◆ WORK REQUIRED
Check each line of the records below and collect those that include the word "bends".

◆ ENTRIES PROVIDED

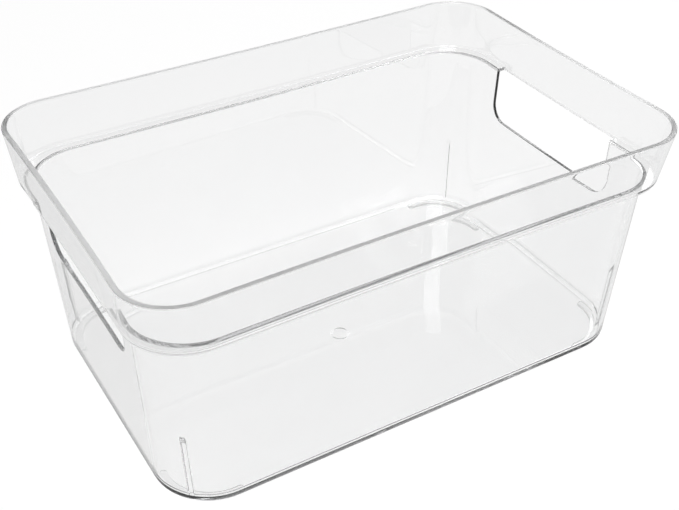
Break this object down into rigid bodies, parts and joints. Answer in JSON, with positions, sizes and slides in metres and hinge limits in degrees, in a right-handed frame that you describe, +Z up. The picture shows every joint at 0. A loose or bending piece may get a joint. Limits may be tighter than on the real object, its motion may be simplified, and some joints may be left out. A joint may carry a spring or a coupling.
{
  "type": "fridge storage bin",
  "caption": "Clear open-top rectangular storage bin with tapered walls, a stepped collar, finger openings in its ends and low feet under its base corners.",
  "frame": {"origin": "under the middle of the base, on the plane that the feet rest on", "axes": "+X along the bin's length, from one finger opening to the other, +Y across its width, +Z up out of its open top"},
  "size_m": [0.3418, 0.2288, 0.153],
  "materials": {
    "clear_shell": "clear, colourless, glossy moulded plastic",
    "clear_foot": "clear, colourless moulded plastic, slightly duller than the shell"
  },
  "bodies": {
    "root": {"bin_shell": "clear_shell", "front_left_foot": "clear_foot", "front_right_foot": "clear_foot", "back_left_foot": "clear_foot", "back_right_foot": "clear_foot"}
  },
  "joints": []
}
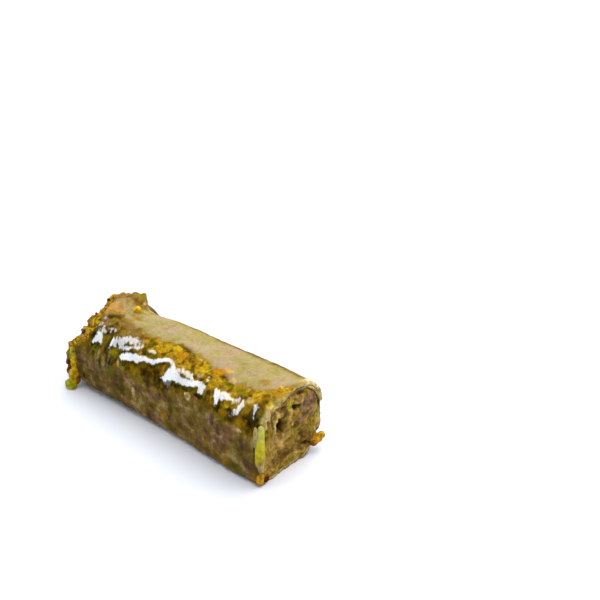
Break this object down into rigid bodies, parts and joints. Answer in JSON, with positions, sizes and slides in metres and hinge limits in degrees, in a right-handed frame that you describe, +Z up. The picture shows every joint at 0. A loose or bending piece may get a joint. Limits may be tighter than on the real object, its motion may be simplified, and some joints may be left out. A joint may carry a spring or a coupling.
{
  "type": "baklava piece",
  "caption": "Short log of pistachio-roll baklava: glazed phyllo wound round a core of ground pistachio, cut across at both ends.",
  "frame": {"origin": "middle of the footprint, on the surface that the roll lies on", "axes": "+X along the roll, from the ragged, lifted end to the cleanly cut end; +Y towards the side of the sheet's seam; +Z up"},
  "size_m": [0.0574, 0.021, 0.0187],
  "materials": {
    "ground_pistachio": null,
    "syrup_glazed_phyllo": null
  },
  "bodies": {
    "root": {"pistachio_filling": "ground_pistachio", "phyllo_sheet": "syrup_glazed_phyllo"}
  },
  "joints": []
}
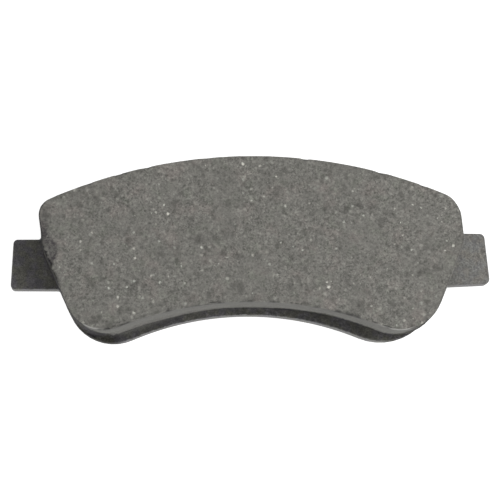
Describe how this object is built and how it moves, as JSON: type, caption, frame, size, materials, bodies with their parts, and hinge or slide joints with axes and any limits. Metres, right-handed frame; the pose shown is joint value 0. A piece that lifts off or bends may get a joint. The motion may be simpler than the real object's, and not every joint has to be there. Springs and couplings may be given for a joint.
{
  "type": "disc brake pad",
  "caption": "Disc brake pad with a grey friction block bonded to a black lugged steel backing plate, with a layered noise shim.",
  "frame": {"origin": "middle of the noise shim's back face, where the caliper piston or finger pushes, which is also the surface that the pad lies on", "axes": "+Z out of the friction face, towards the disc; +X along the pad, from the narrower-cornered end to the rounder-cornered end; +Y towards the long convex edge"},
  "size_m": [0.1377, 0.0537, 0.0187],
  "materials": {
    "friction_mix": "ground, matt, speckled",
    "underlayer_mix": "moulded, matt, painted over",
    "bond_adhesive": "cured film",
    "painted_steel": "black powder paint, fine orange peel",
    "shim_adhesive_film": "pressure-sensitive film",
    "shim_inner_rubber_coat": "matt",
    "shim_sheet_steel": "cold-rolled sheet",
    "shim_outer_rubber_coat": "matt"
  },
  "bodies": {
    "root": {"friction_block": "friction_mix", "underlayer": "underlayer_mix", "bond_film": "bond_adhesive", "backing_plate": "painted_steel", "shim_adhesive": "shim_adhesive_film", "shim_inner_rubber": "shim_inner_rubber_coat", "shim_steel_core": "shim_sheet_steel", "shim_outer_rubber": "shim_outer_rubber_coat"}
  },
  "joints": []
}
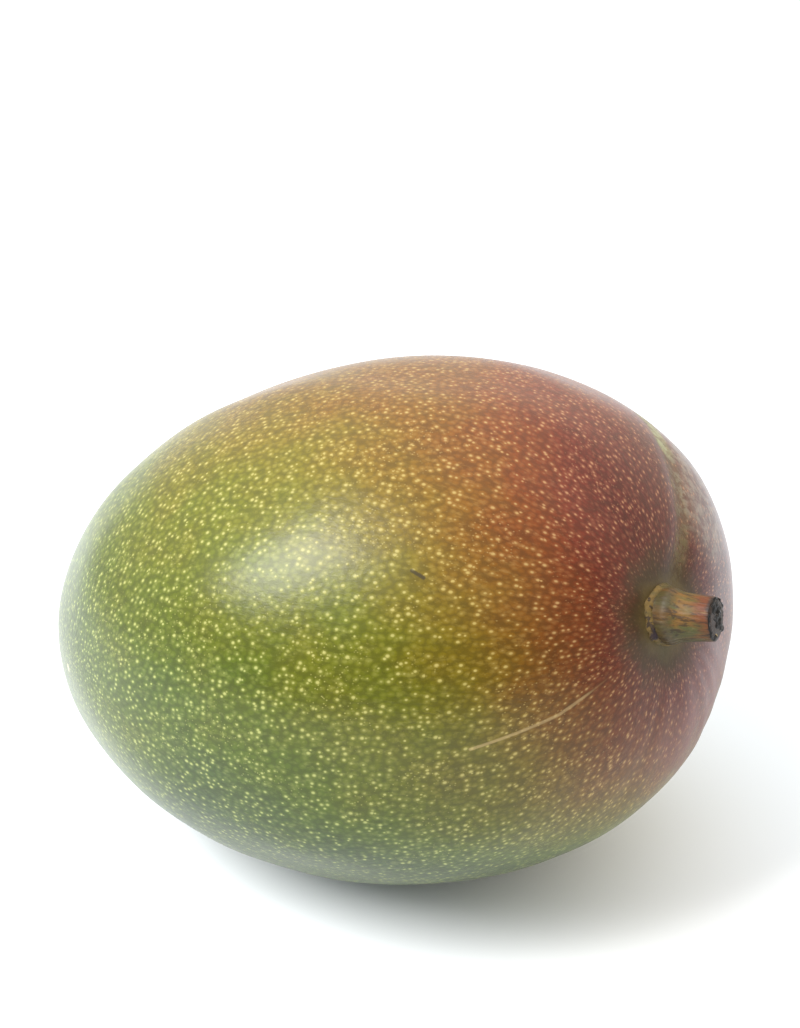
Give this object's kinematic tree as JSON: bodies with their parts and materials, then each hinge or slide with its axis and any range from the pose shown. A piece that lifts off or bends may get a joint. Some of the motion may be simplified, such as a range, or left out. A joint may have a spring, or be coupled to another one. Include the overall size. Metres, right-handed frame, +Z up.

◆ EXPECTED ANSWER
Describe how this object is built and how it moves, as JSON: type, caption, frame, size, materials, bodies with their parts, and hinge or slide joints with axes and any limits. Metres, right-handed frame; the pose shown is joint value 0. A piece that lifts off or bends may get a joint. The motion may be simpler than the real object's, and not every joint has to be there. Springs and couplings may be given for a joint.
Give this object's kinematic tree as JSON: bodies with their parts and materials, then each hinge or slide with its axis and any range from the pose shown. A piece that lifts off or bends may get a joint. Some of the motion may be simplified, such as a range, or left out. A joint may have a spring, or be coupled to another one. Include the overall size. Metres, right-handed frame, +Z up.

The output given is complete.